Non-parallel for loop in a parallel block

Question

I have a parallel block, which spawns a certain amount of threads. All of these threads then should start a "shared" for loop which contains multiple parallel for loops. For example something like this:

// 1. The parallel region spawns a number of threads.
#pragma omp parallel
{
    // 2. Each thread does something before it enters the loop below.
    doSomethingOnEachThreadAsPreparation();

    // 3. This loop should run by all threads synchronously; i belongs 
    // to all threads simultaneously
    // Basically there is only one variable i. When all threads reach this
    // loop i at first is set to zero.
    for (int i = 0; i < 100; i++)
    {
        // 4. Then each thread calls this function (this happens in parallel)
        doSomethingOnEachThreadAtTheStartOfEachIteration();

        // 5. Then all threads work on this for loop in parallel
        #pragma omp for
        for (int k = 0; i < 100000000; k++)
            doSomethingVeryTimeConsumingInParallel(k);
        // 6. After the parallel for loop there is (always) an implicit barrier 

        // 7. When all threads finished the for loop they call this method in parallel.
        doSomethingOnEachThreadAfterEachIteration();

        // 8. Here should be another barrier. Once every thread has finished
        // the call above, they jump back to the top of the for loop, 
        // where i is set to i + 1. If the condition for the loop
        // holds, continue at 4., otherwise go to 9. 
    }

    // 9. When the "non-parallel" loop has finished each thread continues.
    doSomethingMoreOnEachThread();
}

I thought it might already be possible to implement this type of behaviour using #pragma omp single and a shared i variable, but I am not certain of that anymore.

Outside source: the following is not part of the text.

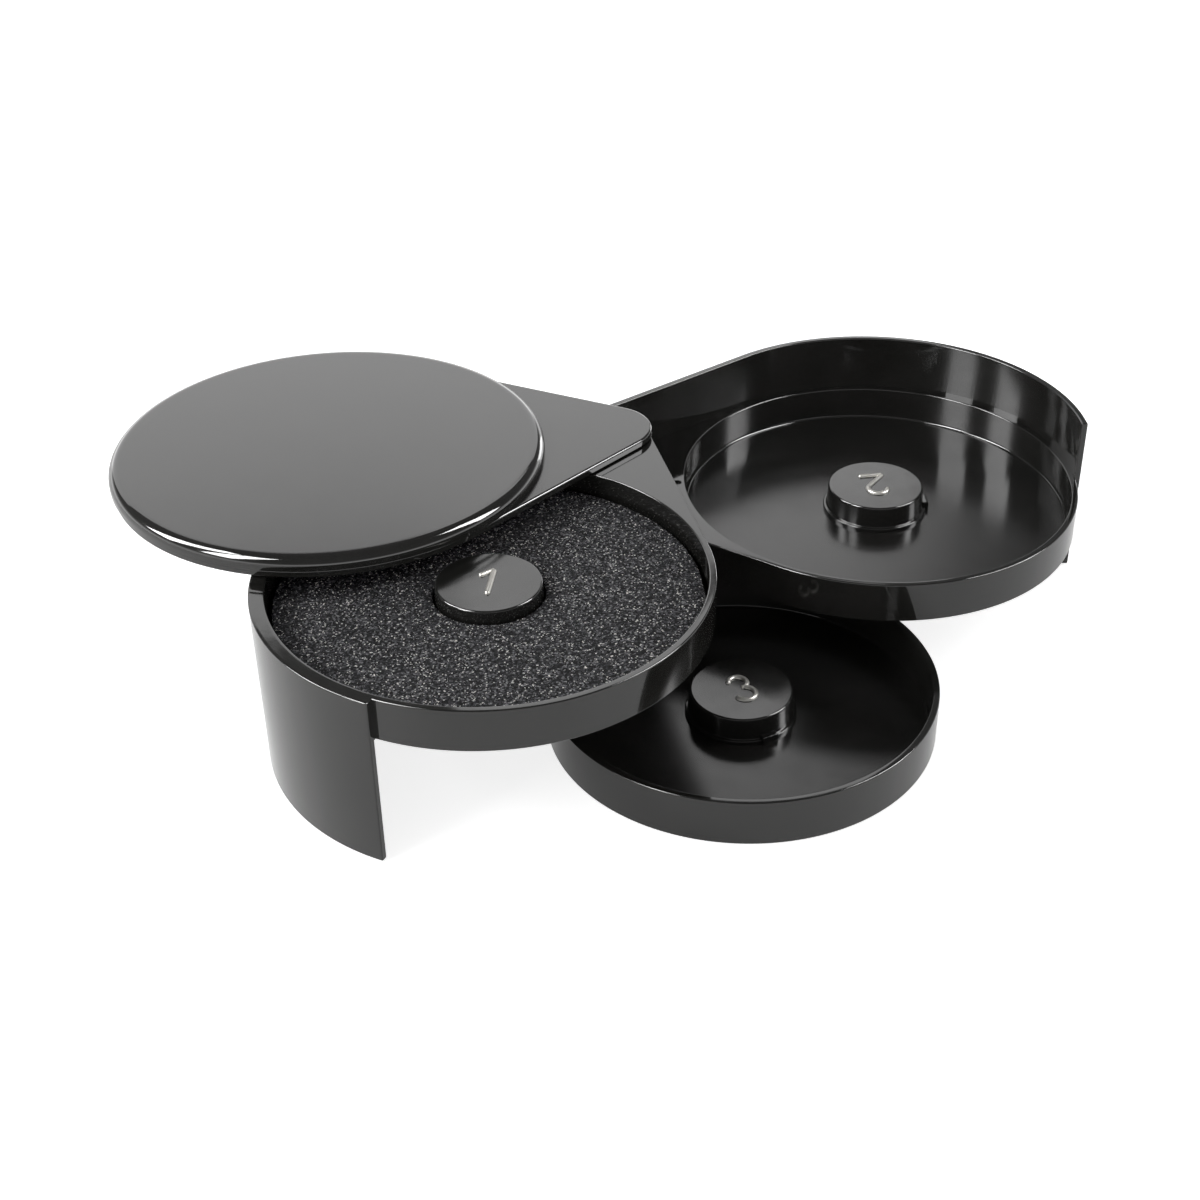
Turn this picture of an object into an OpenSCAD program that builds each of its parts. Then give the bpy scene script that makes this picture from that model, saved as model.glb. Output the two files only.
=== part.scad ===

What the functions actually do is irrelevant; this is about the control flow. I added comments as to how I want it to be. If I understand it correctly, the loop at 3. would normally create an i variable for each thread and the loop head is generally not executed only by a single thread. But this is what I want for this case.

Answer 1

You can run the for loop in all threads. Depending on your algorithm a synchronization will probably be required either after every iteration (as below) or at the end of all iterations.

#pragma omp parallel
{
  // enter parallel region
  doSomethingOnEachThreadAsPreparation();
    //done in // by all threads

  for (int i = 0; i < 100; i++)
    {
        doSomethingOnEachThreadAtTheStartOfEachIteration();
#       pragma omp for
        // parallelize the for loop
        for (int k = 0; i < 100000000; k++)
            doSomethingVeryTimeConsumingInParallel(k);
        // implicit barrier

        doSomethingOnEachThreadAfterEachIteration();
#       pragma omp barrier
        // Maybe a barrier is required, 
        // so that all iterations are synchronous
        // but if it is not required by the algorithm
        // performances will be better without the barrier
    }

    doSomethingMoreOnEachThread();
    // still in parallel
}

As pointed out by Zulan, enclosing the main for loop by an omp single to re-enter later a parallel section does not work, unless you use nested parallelism. In that case, threads would be recreated at every iteration and this would cause a major slow down.

omp_set_nested(1);
#pragma omp parallel
{
  // enter parallel region
  doSomethingOnEachThreadAsPreparation();
    //done in // by all threads

# pragma omp single
  // only one thread runs the loop
  for (int i = 0; i < 100; i++)
    {
#     pragma omp parallel
      {
        // create a new nested parallel section
        // new threads are created and this will 
        // certainly degrade performances
        doSomethingOnEachThreadAtTheStartOfEachIteration();
#       pragma omp for
        // and we parallelize the for loop
        for (int k = 0; i < 100000000; k++)
            doSomethingVeryTimeConsumingInParallel(k);
        // implicit barrier

        doSomethingOnEachThreadAfterEachIteration();
      }
      // we leave the parallel section (implicit barrier)
    }
    // we leave the single section

    doSomethingMoreOnEachThread();
    // and we continue running in parallel
}